● Your task
Nothing but the lines from the line that contains "shank = disc(bolt_diameter" through the line that contains "bpy.context.view_layer.update()" should appear in the output, each reproduced exactly.

● Provided material
------------------------

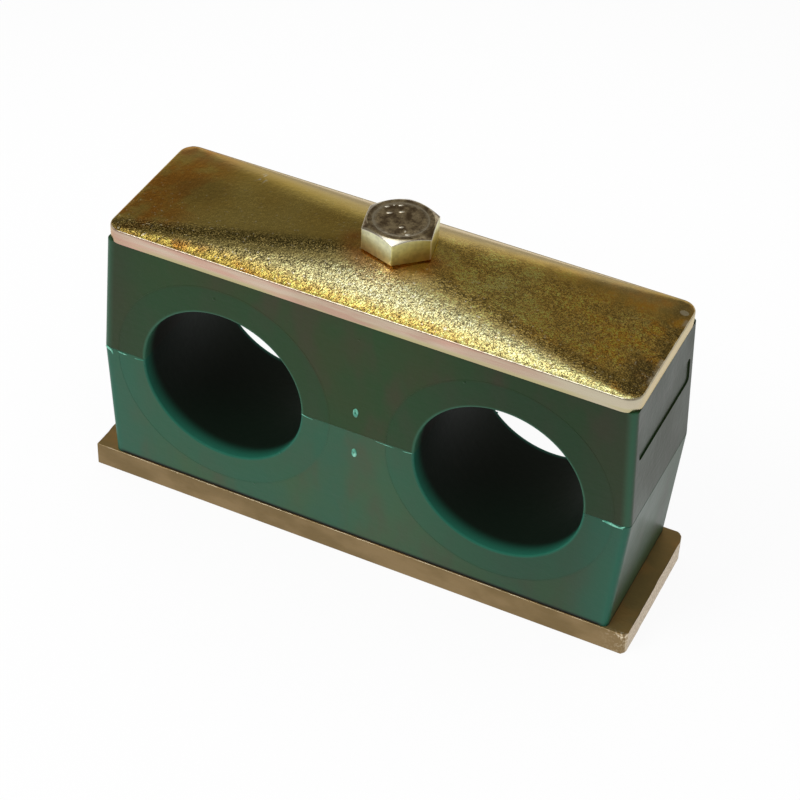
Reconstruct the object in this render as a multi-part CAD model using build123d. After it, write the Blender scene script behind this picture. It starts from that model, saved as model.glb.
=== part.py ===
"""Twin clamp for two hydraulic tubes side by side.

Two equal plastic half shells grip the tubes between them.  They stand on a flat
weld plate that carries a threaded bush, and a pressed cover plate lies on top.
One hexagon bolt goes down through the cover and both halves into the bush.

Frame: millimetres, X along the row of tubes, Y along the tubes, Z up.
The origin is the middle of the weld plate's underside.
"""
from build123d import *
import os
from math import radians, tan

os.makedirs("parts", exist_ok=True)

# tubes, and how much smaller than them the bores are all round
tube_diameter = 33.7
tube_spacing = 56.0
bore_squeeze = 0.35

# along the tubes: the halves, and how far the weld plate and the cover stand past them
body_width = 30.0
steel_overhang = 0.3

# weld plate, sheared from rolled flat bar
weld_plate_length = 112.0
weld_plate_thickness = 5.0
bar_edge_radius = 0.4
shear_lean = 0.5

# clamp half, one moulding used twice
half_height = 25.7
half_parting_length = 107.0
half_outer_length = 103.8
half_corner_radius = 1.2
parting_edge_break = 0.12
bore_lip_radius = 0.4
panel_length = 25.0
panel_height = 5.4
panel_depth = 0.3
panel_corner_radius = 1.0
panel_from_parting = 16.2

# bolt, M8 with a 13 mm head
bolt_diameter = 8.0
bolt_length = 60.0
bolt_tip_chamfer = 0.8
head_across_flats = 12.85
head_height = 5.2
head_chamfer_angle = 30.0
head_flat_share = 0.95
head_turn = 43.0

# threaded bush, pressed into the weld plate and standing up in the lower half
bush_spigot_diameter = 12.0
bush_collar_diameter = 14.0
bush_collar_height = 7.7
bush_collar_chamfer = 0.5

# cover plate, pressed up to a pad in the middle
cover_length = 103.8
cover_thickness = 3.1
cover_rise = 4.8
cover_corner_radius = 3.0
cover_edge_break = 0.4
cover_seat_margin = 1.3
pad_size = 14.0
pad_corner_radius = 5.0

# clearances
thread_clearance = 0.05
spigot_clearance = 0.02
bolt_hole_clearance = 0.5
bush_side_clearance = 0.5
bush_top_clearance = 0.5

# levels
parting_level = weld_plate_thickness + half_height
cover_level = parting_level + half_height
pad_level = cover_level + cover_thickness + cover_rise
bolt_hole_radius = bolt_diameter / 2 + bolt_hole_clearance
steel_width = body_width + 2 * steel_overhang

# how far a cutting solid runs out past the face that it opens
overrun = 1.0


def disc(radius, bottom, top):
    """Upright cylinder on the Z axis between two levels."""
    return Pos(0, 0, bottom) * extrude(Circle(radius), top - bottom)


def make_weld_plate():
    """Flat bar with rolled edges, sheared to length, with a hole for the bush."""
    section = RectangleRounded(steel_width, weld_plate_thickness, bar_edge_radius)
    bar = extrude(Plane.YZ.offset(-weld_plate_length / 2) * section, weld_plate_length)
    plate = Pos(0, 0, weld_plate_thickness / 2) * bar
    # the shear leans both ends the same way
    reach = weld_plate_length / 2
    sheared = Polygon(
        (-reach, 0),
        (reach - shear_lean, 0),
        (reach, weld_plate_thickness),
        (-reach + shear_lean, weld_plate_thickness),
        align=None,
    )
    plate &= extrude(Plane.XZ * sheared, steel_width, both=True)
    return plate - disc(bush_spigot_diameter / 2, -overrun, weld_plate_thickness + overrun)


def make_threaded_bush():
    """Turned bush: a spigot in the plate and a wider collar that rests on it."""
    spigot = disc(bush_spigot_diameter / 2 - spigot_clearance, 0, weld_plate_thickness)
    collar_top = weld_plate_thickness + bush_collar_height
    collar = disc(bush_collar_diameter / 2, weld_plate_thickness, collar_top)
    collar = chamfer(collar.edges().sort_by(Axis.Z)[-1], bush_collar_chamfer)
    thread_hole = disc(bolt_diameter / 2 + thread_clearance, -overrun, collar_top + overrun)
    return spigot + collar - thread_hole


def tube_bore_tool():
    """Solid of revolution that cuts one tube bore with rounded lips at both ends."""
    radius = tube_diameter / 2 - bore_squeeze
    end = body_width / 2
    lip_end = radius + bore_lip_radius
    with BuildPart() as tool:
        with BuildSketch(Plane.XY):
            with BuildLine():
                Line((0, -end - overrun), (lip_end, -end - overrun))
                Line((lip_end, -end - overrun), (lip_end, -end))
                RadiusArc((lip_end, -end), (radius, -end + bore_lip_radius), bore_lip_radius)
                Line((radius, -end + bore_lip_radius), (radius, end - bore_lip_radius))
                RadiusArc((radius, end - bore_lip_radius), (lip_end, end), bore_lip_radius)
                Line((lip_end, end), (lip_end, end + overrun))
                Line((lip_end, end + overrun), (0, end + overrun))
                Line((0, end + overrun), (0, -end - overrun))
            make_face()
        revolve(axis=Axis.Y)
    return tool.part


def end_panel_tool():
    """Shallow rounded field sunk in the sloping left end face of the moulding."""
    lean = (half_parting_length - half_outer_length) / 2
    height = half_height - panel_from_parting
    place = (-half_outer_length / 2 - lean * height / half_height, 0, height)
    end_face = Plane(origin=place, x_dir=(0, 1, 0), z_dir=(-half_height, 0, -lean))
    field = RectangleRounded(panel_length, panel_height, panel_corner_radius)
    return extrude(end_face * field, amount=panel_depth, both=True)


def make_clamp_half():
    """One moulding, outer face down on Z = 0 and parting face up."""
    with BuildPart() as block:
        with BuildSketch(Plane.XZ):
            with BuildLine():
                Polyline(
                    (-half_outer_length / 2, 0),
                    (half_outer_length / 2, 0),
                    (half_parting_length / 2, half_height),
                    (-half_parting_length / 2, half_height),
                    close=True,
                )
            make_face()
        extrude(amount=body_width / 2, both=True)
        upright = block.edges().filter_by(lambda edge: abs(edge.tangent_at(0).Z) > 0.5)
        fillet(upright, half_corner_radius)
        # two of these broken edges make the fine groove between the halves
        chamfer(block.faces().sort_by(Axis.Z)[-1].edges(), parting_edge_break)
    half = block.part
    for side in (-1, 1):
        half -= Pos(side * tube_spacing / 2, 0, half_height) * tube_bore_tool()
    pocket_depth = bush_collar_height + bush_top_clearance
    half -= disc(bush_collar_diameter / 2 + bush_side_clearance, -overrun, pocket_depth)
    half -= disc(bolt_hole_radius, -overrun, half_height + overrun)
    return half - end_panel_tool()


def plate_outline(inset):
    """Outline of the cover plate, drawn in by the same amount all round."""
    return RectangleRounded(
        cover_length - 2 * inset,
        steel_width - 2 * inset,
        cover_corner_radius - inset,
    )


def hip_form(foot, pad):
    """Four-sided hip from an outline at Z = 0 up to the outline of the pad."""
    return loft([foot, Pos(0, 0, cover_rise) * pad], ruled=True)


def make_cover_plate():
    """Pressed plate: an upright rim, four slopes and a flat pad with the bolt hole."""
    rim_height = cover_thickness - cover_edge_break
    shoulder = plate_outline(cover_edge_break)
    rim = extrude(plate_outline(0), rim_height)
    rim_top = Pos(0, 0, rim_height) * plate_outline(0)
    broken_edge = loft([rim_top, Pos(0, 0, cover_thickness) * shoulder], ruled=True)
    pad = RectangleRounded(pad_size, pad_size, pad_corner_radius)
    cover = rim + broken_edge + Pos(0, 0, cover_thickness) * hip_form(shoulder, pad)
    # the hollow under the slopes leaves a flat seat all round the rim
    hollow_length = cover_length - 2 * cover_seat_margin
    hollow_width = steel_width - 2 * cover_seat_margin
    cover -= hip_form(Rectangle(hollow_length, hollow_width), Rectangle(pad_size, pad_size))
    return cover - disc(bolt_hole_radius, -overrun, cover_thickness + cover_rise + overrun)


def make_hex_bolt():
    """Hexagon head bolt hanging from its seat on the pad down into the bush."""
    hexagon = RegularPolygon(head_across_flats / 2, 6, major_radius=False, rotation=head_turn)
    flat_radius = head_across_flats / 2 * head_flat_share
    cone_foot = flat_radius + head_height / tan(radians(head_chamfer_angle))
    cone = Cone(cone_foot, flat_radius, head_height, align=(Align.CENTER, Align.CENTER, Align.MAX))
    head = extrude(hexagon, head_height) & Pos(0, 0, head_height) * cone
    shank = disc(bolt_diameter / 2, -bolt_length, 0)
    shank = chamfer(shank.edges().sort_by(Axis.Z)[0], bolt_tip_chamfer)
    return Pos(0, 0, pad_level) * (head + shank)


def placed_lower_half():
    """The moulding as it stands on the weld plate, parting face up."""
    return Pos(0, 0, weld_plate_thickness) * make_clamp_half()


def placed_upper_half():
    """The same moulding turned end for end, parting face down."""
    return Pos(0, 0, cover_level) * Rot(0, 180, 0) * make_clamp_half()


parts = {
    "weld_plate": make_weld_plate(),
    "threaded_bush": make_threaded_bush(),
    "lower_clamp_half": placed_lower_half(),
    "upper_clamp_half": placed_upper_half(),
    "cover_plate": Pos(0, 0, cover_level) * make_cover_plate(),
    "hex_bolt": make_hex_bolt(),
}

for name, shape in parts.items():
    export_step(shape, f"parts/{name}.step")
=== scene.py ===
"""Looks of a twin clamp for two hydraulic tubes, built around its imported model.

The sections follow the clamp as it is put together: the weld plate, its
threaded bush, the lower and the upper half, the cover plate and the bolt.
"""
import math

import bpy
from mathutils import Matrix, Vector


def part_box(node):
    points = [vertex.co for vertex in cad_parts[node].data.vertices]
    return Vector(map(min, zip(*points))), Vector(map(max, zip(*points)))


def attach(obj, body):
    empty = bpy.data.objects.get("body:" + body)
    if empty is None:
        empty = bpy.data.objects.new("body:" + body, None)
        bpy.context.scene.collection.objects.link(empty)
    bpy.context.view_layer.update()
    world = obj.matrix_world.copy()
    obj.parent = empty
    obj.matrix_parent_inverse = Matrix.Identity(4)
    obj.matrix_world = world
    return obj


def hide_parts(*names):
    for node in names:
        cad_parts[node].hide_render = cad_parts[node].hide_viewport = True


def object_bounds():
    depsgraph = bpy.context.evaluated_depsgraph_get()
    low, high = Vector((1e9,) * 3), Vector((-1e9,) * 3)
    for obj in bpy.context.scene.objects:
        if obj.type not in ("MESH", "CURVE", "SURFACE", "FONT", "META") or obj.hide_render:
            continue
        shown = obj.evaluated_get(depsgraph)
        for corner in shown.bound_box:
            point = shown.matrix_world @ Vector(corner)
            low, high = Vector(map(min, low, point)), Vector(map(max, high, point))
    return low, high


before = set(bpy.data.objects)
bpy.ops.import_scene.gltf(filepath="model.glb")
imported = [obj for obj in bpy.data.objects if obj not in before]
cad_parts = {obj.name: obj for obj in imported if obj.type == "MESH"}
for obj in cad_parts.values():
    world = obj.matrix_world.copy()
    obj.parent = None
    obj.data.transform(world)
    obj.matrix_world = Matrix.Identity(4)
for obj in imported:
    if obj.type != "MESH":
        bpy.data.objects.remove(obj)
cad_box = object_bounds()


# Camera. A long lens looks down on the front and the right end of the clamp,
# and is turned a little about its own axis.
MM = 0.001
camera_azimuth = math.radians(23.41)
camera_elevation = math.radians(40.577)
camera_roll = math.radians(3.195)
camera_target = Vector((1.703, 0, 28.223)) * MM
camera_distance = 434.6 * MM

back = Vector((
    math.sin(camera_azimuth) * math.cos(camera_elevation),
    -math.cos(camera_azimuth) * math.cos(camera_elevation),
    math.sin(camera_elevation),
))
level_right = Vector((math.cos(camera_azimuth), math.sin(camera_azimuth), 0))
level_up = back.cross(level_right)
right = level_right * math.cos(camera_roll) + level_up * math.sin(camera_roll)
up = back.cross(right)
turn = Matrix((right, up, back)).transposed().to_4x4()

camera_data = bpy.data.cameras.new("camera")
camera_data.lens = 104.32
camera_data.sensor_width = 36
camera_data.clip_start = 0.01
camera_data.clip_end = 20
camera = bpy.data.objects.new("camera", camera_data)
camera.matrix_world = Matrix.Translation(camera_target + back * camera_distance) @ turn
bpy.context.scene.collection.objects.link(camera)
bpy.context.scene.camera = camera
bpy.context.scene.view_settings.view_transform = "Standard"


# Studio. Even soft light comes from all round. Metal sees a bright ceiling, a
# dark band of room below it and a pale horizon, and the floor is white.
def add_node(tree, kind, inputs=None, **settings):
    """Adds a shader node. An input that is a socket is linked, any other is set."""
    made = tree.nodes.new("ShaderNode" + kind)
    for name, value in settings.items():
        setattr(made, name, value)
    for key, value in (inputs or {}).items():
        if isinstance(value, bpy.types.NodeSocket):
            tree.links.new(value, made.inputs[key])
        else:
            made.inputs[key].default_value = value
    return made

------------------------

● Written reply
    shank = disc(bolt_diameter / 2, -bolt_length, 0)
    shank = chamfer(shank.edges().sort_by(Axis.Z)[0], bolt_tip_chamfer)
    return Pos(0, 0, pad_level) * (head + shank)


def placed_lower_half():
    """The moulding as it stands on the weld plate, parting face up."""
    return Pos(0, 0, weld_plate_thickness) * make_clamp_half()


def placed_upper_half():
    """The same moulding turned end for end, parting face down."""
    return Pos(0, 0, cover_level) * Rot(0, 180, 0) * make_clamp_half()


parts = {
    "weld_plate": make_weld_plate(),
    "threaded_bush": make_threaded_bush(),
    "lower_clamp_half": placed_lower_half(),
    "upper_clamp_half": placed_upper_half(),
    "cover_plate": Pos(0, 0, cover_level) * make_cover_plate(),
    "hex_bolt": make_hex_bolt(),
}

for name, shape in parts.items():
    export_step(shape, f"parts/{name}.step")
=== scene.py ===
"""Looks of a twin clamp for two hydraulic tubes, built around its imported model.

The sections follow the clamp as it is put together: the weld plate, its
threaded bush, the lower and the upper half, the cover plate and the bolt.
"""
import math

import bpy
from mathutils import Matrix, Vector


def part_box(node):
    points = [vertex.co for vertex in cad_parts[node].data.vertices]
    return Vector(map(min, zip(*points))), Vector(map(max, zip(*points)))


def attach(obj, body):
    empty = bpy.data.objects.get("body:" + body)
    if empty is None:
        empty = bpy.data.objects.new("body:" + body, None)
        bpy.context.scene.collection.objects.link(empty)
    bpy.context.view_layer.update()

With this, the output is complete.